The giant project, formally known as Liwa Plastics Industrial Complex (LPIC), is billed as the ‘jewel in the crown’ of OQ’s so-called ‘transformational projects’. Besides optimizing value generation from Oman’s hydrocarbon resources, the multi-billion dollar petrochemicals scheme has the potential to spawn investments in downstream and ancillary ventures, thereby creating opportunities for job creation and SME development on a sizable scale.
Significantly, the test run of the Fahud NGL facility came three years to the week OQ’s predecessor broke ground on a site in Fahud in Dhahirah Governorate for the construction of an NGL extraction plant that provides feed-stock for the main integrated complex located 300 kilometers downstream in Sohar Port.
The NGL plant was built by the partnership of GS Engineering & Construction of South Korea and Mitsui & Co of Japan, which won a contract valued at around $700 million for the execution of the facility on an Engineering, Procurement and Construction (EPC) basis. Located close to the hub of the North Oman gas grid in Fahud, the plant is designed to extract natural gas liquids (NGL) from the gas, which is then transported via dedicated pipeline as feedstock to LPIC’s Sohar complex. A 14-inch, 300km pipeline, which links the Fahud and Sohar components of the project, had reached the ‘ready for start-up’ (RFSU) phase in late February. Total output from Fahud is estimated at over 1 million tons of NGLs per annum.

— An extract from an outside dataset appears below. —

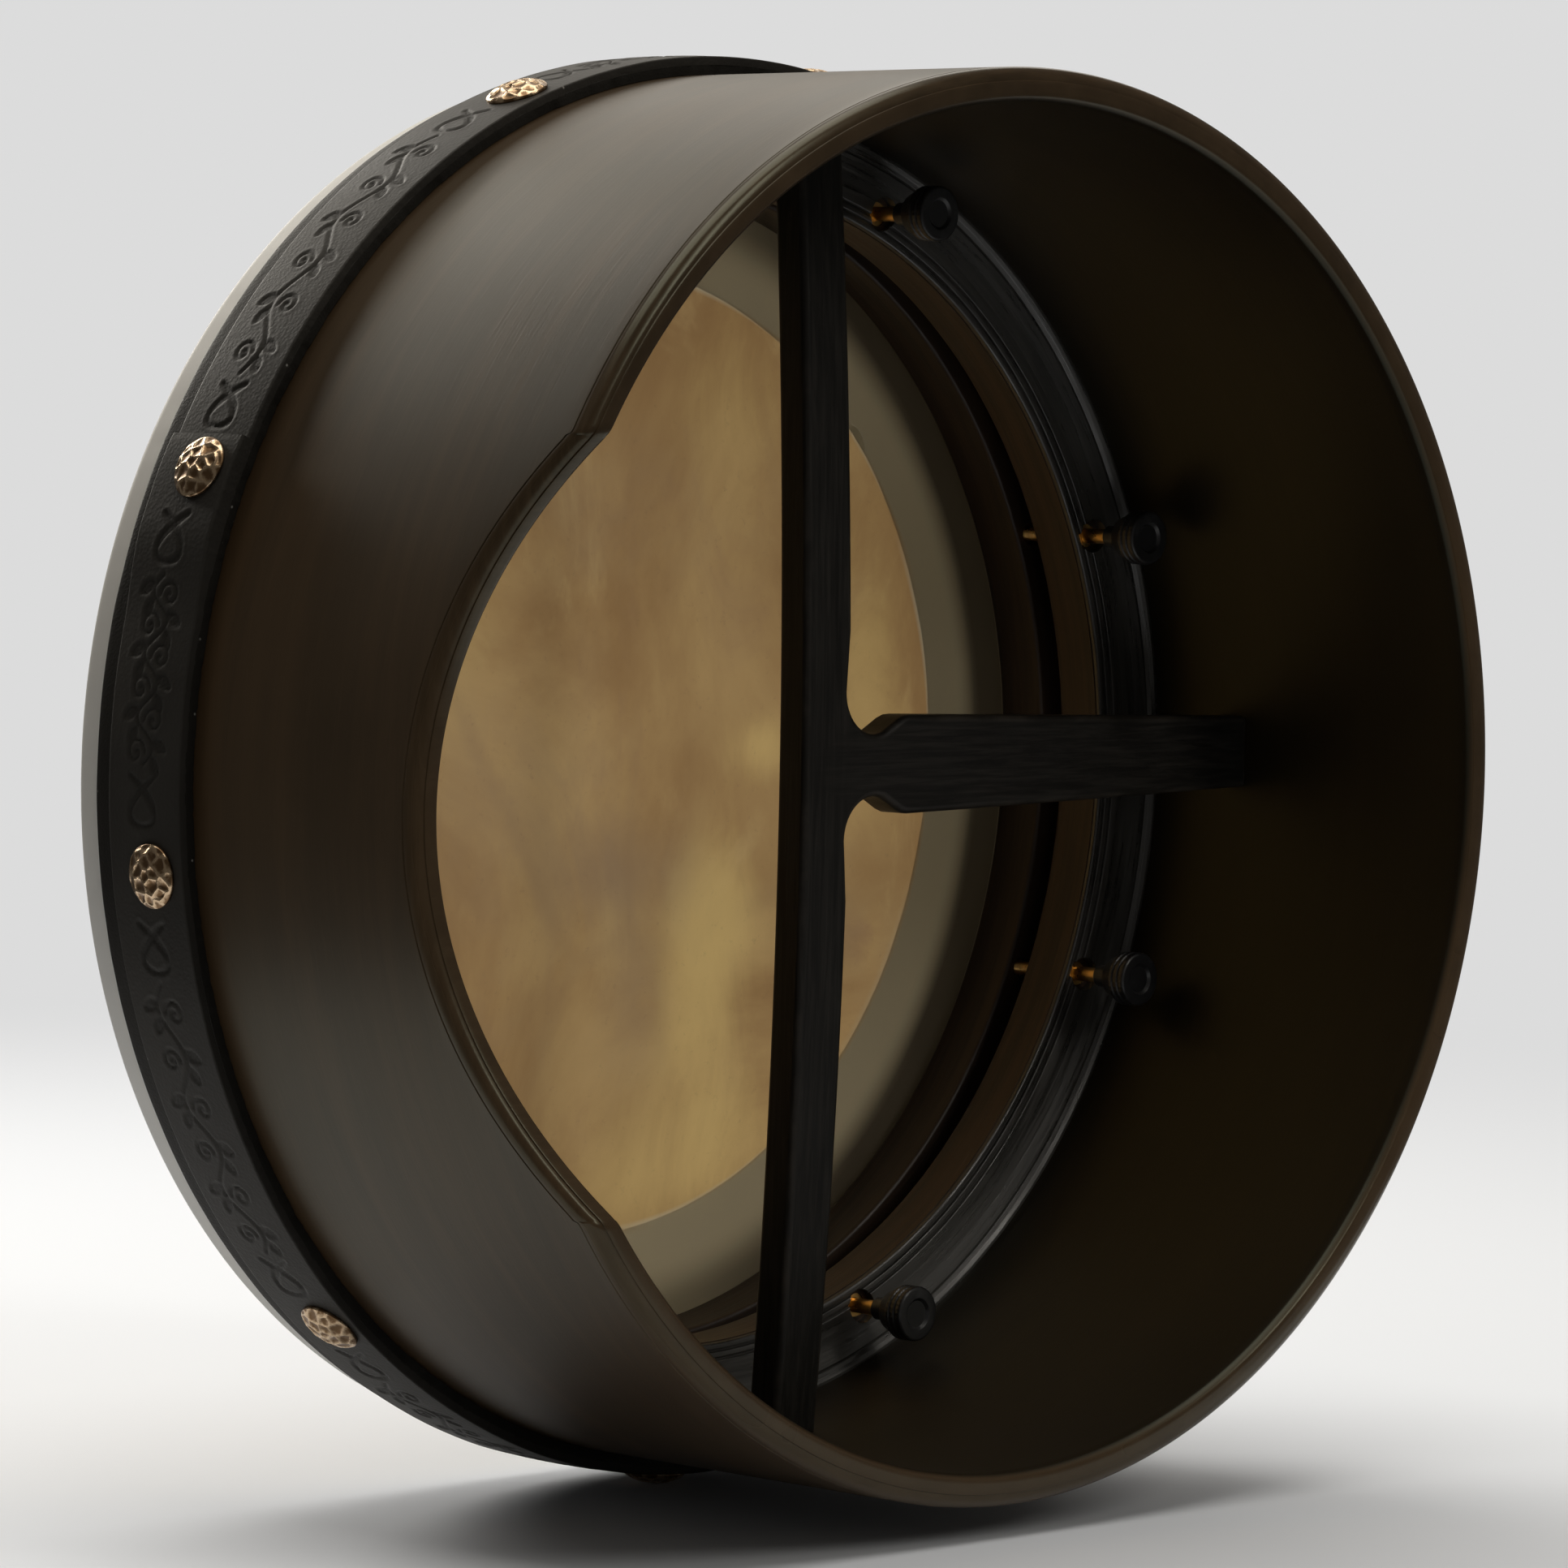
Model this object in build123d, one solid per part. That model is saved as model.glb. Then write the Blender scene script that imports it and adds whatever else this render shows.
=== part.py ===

At Sohar Port, work on the two main packages of the Liwa Plastics complex is close to 100 per cent completion. The centerpiece is an 880,000 tons/year mixed feed cracker designed to process 36,000 barrels per day (bpd) of light ends from the adjoining Suhar Refinery and 24,000 bpd of NGLs from Fahud. At full capacity, the complex is capable of producing 1.1 million tons/year of petrochemicals, comprising 800,000 tons/year of polyethylene and 215,000 tons/year of polypropylene. Together with output from OQ’s existing plants, total production of polymer from the integrated complex at Sohar Port is expected to rise to 1.4 million tons/year.